**WHAT YOU NEED TO DO:**
Give the listing again in full, exactly as written.

**DATASET EXTRACT:**
::::

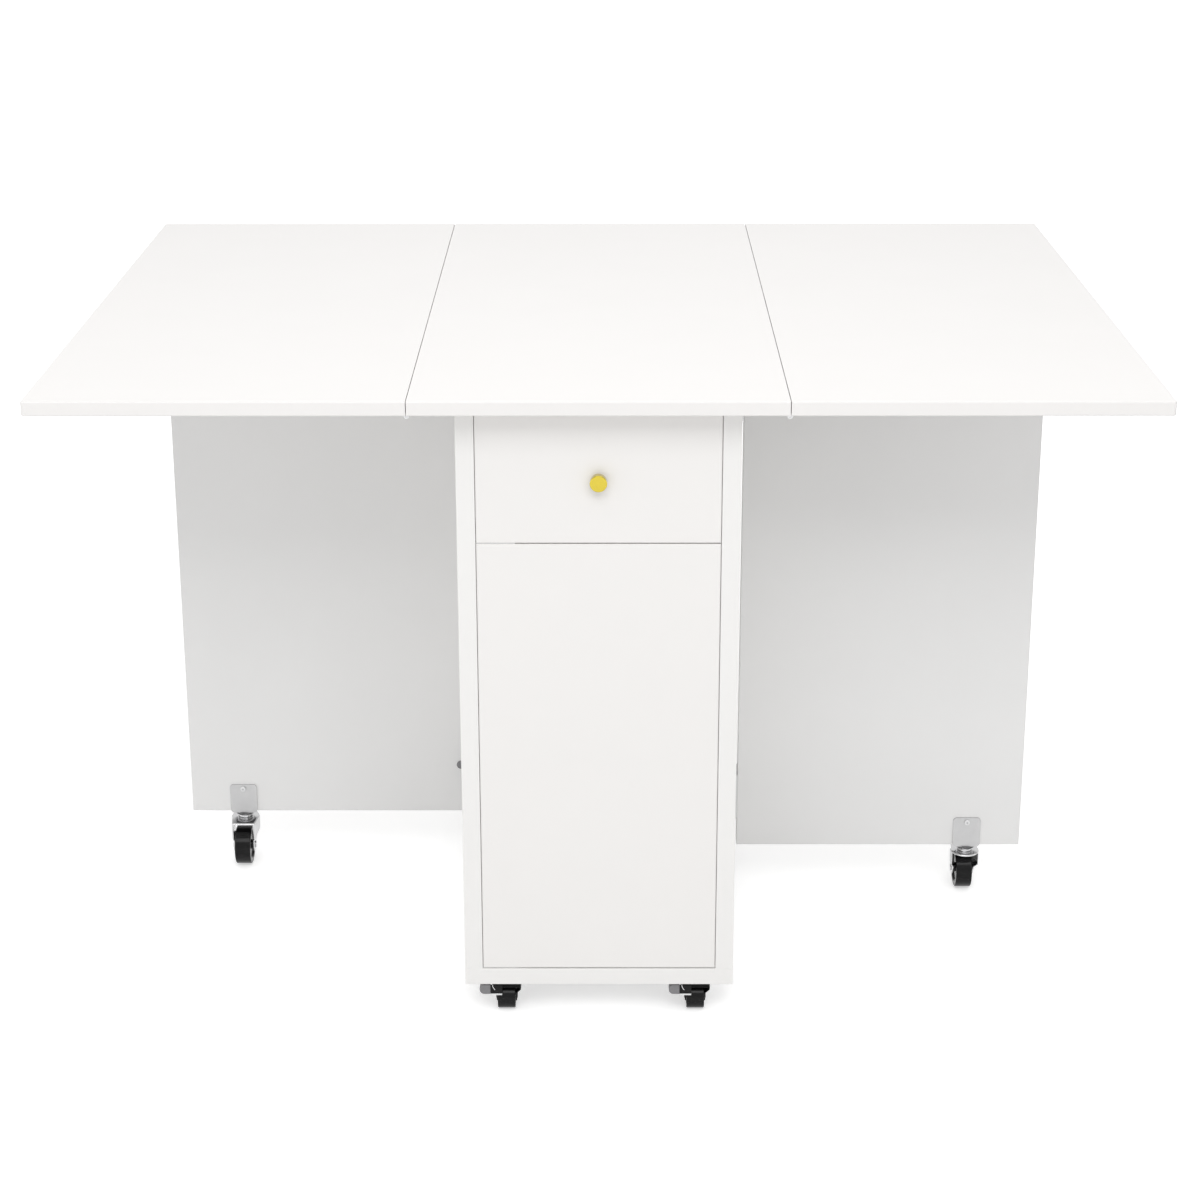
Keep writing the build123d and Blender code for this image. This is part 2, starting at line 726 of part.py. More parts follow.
# Knob, turned about its own axis, and the machine screw that holds it.
knob_z = drawer_front_top - knob_drop
knob_place = Location((0, front_y, knob_z), (90, 0, 0))
with BuildPart() as knob_turned:
    with BuildSketch(Plane.XZ):
        with BuildLine():
            Polyline(
                (0, 0),
                (6.2, 0),
                (6.2, 1.0),
                (4.2, 2.6),
                (4.2, 5.2),
                (knob_r, 8.6),
                (knob_r, knob_long),
                (0, knob_long),
                close=True,
            )
        make_face()
    revolve(axis=Axis.Z)
    fillet(knob_turned.edges().group_by(Axis.Z)[-1], 0.8)
with BuildPart() as knob_screw_turned:
    with BuildSketch(Plane.XZ):
        with BuildLine():
            Polyline(
                (0, -board_thick - 2.2),
                (4.0, -board_thick - 2.2),
                (4.0, -board_thick),
                (knob_screw_r, -board_thick),
                (knob_screw_r, 7.0),
                (0, 7.0),
                close=True,
            )
        make_face()
    revolve(axis=Axis.Z)
knob_screw = knob_screw_turned.part.moved(knob_place)
with BuildPart() as knob:
    add(knob_turned.part.moved(knob_place))
    add(knob_screw, mode=Mode.SUBTRACT)
drawer_knob = Compound(label="drawer_knob", children=[knob.part, knob_screw])
export_step(drawer_knob, "parts/drawer_knob.step")

# Drawer front.
with BuildPart() as drawer_front:
    with BuildSketch(Plane.XY.offset(drawer_front_bottom)):
        with Locations((0, front_y + board_thick / 2)):
            Rectangle(2 * front_x, board_thick)
    extrude(amount=drawer_front_tall)
    fillet(drawer_front.faces().sort_by(Axis.Y)[0].edges(), front_round)
    add(drawer_bottom.part, mode=Mode.SUBTRACT)
    add(knob_screw, mode=Mode.SUBTRACT)
drawer_front.part.label = "drawer_front"
export_step(drawer_front.part, "parts/drawer_front.step")


# Side of the drawer box.
def make_box_side(side):
    with BuildPart() as made:
        with BuildSketch(Plane.XY.offset(box_z)):
            with Locations((side * (box_x - box_side_thick / 2), (fronts_back_y + box_back_y) / 2)):
                Rectangle(box_side_thick, slide_long)
        extrude(amount=box_tall)
        fillet(made.faces().sort_by(Axis.Z)[-1].edges().filter_by(Axis.Y), small_round)
        add(drawer_bottom.part, mode=Mode.SUBTRACT)
    return made


drawer_left_side = make_box_side(-1)
drawer_left_side.part.label = "drawer_left_side"
export_step(drawer_left_side.part, "parts/drawer_left_side.step")

drawer_right_side = make_box_side(1)
drawer_right_side.part.label = "drawer_right_side"
export_step(drawer_right_side.part, "parts/drawer_right_side.step")

# Back of the drawer box, between its sides.
with BuildPart() as drawer_back:
    with BuildSketch(Plane.XY.offset(box_z)):
        with Locations((0, box_back_y - box_side_thick / 2)):
            Rectangle(2 * box_inner_x, box_side_thick)
    extrude(amount=box_tall)
    fillet(drawer_back.faces().sort_by(Axis.Z)[-1].edges().filter_by(Axis.X), small_round)
    add(drawer_bottom.part, mode=Mode.SUBTRACT)
drawer_back.part.label = "drawer_back"
export_step(drawer_back.part, "parts/drawer_back.step")

# Left gate: screws of its hinge leaves and glide, and the bolt of its saddle bracket.
gate_hinge_screws = [
    make_screw(3.0, 1.4, 1.6, 24.0).moved(Location((hinge_x, gate_mid_y, z + step), TO_LEFT))
    for z in hinge_places
    for step in (-21.0, 0.0, 21.0)
]
glide_top = under_top - glide_gap
glide_screw = long_screw.moved(Location((glide_x, gate_mid_y, glide_top - 3.5), DOWN))
with BuildPart() as saddle_bolt:
    bolt_z = saddle_top - saddle_bolt_drop
    with BuildSketch(Plane.XZ.offset(-gate_mid_y - board_thick / 2 - saddle_thick)):
        with Locations((saddle_x, bolt_z)):
            Circle(2.0)
    extrude(amount=board_thick + 2 * saddle_thick)
    bolt_reach = board_thick / 2 + saddle_thick
    for head_y in (gate_mid_y - bolt_reach, gate_mid_y + bolt_reach + 1.6):
        with BuildSketch(Plane.XZ.offset(-head_y)):
            with Locations((saddle_x, bolt_z)):
                Circle(3.6)
        extrude(amount=1.6)
    fillet(saddle_bolt.faces().sort_by(Axis.Y)[0].edges(), 1.0)
    fillet(saddle_bolt.faces().sort_by(Axis.Y)[-1].edges(), 1.0)
left_fasteners = gate_hinge_screws + [glide_screw, saddle_bolt.part]
left_gate_fasteners = Compound(label="left_gate_fasteners", children=left_fasteners)
export_step(left_gate_fasteners, "parts/left_gate_fasteners.step")

right_fasteners = [one.moved(gate_turn) for one in left_fasteners]
right_gate_fasteners = Compound(label="right_gate_fasteners", children=right_fasteners)
export_step(right_gate_fasteners, "parts/right_gate_fasteners.step")

# Gate panels.
with BuildPart() as left_gate_panel:
    with BuildSketch(Plane.XY.offset(gate_bottom)):
        with Locations((-(gate_inner_x + gate_outer_x) / 2, gate_mid_y)):
            Rectangle(gate_outer_x - gate_inner_x, board_thick)
    extrude(amount=gate_top - gate_bottom)
    fillet(left_gate_panel.faces().sort_by(Axis.Y)[0].edges(), small_round)
    fillet(left_gate_panel.faces().sort_by(Axis.Y)[-1].edges(), small_round)
    for screw in left_fasteners:
        add(screw, mode=Mode.SUBTRACT)
left_gate_panel.part.label = "left_gate_panel"
export_step(left_gate_panel.part, "parts/left_gate_panel.step")

with BuildPart() as right_gate_panel:
    add(left_gate_panel.part.moved(gate_turn))
right_gate_panel.part.label = "right_gate_panel"
export_step(right_gate_panel.part, "parts/right_gate_panel.step")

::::

**RESULT OF THIS TASK:**
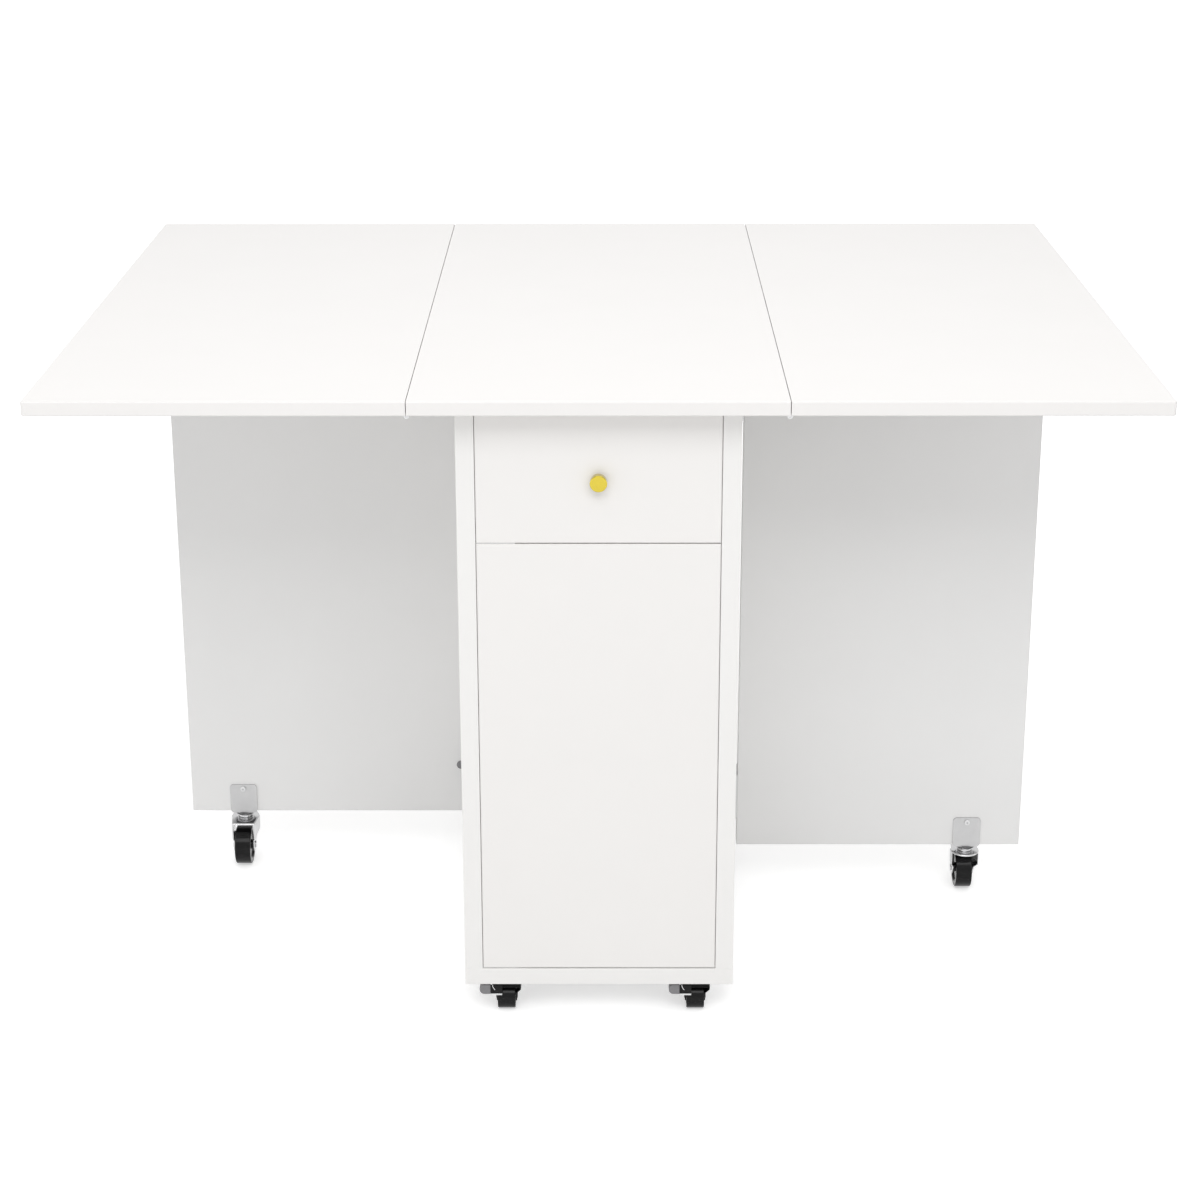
Keep writing the build123d and Blender code for this image. This is part 2, starting at line 726 of part.py. More parts follow.
# Knob, turned about its own axis, and the machine screw that holds it.
knob_z = drawer_front_top - knob_drop
knob_place = Location((0, front_y, knob_z), (90, 0, 0))
with BuildPart() as knob_turned:
    with BuildSketch(Plane.XZ):
        with BuildLine():
            Polyline(
                (0, 0),
                (6.2, 0),
                (6.2, 1.0),
                (4.2, 2.6),
                (4.2, 5.2),
                (knob_r, 8.6),
                (knob_r, knob_long),
                (0, knob_long),
                close=True,
            )
        make_face()
    revolve(axis=Axis.Z)
    fillet(knob_turned.edges().group_by(Axis.Z)[-1], 0.8)
with BuildPart() as knob_screw_turned:
    with BuildSketch(Plane.XZ):
        with BuildLine():
            Polyline(
                (0, -board_thick - 2.2),
                (4.0, -board_thick - 2.2),
                (4.0, -board_thick),
                (knob_screw_r, -board_thick),
                (knob_screw_r, 7.0),
                (0, 7.0),
                close=True,
            )
        make_face()
    revolve(axis=Axis.Z)
knob_screw = knob_screw_turned.part.moved(knob_place)
with BuildPart() as knob:
    add(knob_turned.part.moved(knob_place))
    add(knob_screw, mode=Mode.SUBTRACT)
drawer_knob = Compound(label="drawer_knob", children=[knob.part, knob_screw])
export_step(drawer_knob, "parts/drawer_knob.step")

# Drawer front.
with BuildPart() as drawer_front:
    with BuildSketch(Plane.XY.offset(drawer_front_bottom)):
        with Locations((0, front_y + board_thick / 2)):
            Rectangle(2 * front_x, board_thick)
    extrude(amount=drawer_front_tall)
    fillet(drawer_front.faces().sort_by(Axis.Y)[0].edges(), front_round)
    add(drawer_bottom.part, mode=Mode.SUBTRACT)
    add(knob_screw, mode=Mode.SUBTRACT)
drawer_front.part.label = "drawer_front"
export_step(drawer_front.part, "parts/drawer_front.step")


# Side of the drawer box.
def make_box_side(side):
    with BuildPart() as made:
        with BuildSketch(Plane.XY.offset(box_z)):
            with Locations((side * (box_x - box_side_thick / 2), (fronts_back_y + box_back_y) / 2)):
                Rectangle(box_side_thick, slide_long)
        extrude(amount=box_tall)
        fillet(made.faces().sort_by(Axis.Z)[-1].edges().filter_by(Axis.Y), small_round)
        add(drawer_bottom.part, mode=Mode.SUBTRACT)
    return made


drawer_left_side = make_box_side(-1)
drawer_left_side.part.label = "drawer_left_side"
export_step(drawer_left_side.part, "parts/drawer_left_side.step")

drawer_right_side = make_box_side(1)
drawer_right_side.part.label = "drawer_right_side"
export_step(drawer_right_side.part, "parts/drawer_right_side.step")

# Back of the drawer box, between its sides.
with BuildPart() as drawer_back:
    with BuildSketch(Plane.XY.offset(box_z)):
        with Locations((0, box_back_y - box_side_thick / 2)):
            Rectangle(2 * box_inner_x, box_side_thick)
    extrude(amount=box_tall)
    fillet(drawer_back.faces().sort_by(Axis.Z)[-1].edges().filter_by(Axis.X), small_round)
    add(drawer_bottom.part, mode=Mode.SUBTRACT)
drawer_back.part.label = "drawer_back"
export_step(drawer_back.part, "parts/drawer_back.step")

# Left gate: screws of its hinge leaves and glide, and the bolt of its saddle bracket.
gate_hinge_screws = [
    make_screw(3.0, 1.4, 1.6, 24.0).moved(Location((hinge_x, gate_mid_y, z + step), TO_LEFT))
    for z in hinge_places
    for step in (-21.0, 0.0, 21.0)
]
glide_top = under_top - glide_gap
glide_screw = long_screw.moved(Location((glide_x, gate_mid_y, glide_top - 3.5), DOWN))
with BuildPart() as saddle_bolt:
    bolt_z = saddle_top - saddle_bolt_drop
    with BuildSketch(Plane.XZ.offset(-gate_mid_y - board_thick / 2 - saddle_thick)):
        with Locations((saddle_x, bolt_z)):
            Circle(2.0)
    extrude(amount=board_thick + 2 * saddle_thick)
    bolt_reach = board_thick / 2 + saddle_thick
    for head_y in (gate_mid_y - bolt_reach, gate_mid_y + bolt_reach + 1.6):
        with BuildSketch(Plane.XZ.offset(-head_y)):
            with Locations((saddle_x, bolt_z)):
                Circle(3.6)
        extrude(amount=1.6)
    fillet(saddle_bolt.faces().sort_by(Axis.Y)[0].edges(), 1.0)
    fillet(saddle_bolt.faces().sort_by(Axis.Y)[-1].edges(), 1.0)
left_fasteners = gate_hinge_screws + [glide_screw, saddle_bolt.part]
left_gate_fasteners = Compound(label="left_gate_fasteners", children=left_fasteners)
export_step(left_gate_fasteners, "parts/left_gate_fasteners.step")

right_fasteners = [one.moved(gate_turn) for one in left_fasteners]
right_gate_fasteners = Compound(label="right_gate_fasteners", children=right_fasteners)
export_step(right_gate_fasteners, "parts/right_gate_fasteners.step")

# Gate panels.
with BuildPart() as left_gate_panel:
    with BuildSketch(Plane.XY.offset(gate_bottom)):
        with Locations((-(gate_inner_x + gate_outer_x) / 2, gate_mid_y)):
            Rectangle(gate_outer_x - gate_inner_x, board_thick)
    extrude(amount=gate_top - gate_bottom)
    fillet(left_gate_panel.faces().sort_by(Axis.Y)[0].edges(), small_round)
    fillet(left_gate_panel.faces().sort_by(Axis.Y)[-1].edges(), small_round)
    for screw in left_fasteners:
        add(screw, mode=Mode.SUBTRACT)
left_gate_panel.part.label = "left_gate_panel"
export_step(left_gate_panel.part, "parts/left_gate_panel.step")

with BuildPart() as right_gate_panel:
    add(left_gate_panel.part.moved(gate_turn))
right_gate_panel.part.label = "right_gate_panel"
export_step(right_gate_panel.part, "parts/right_gate_panel.step")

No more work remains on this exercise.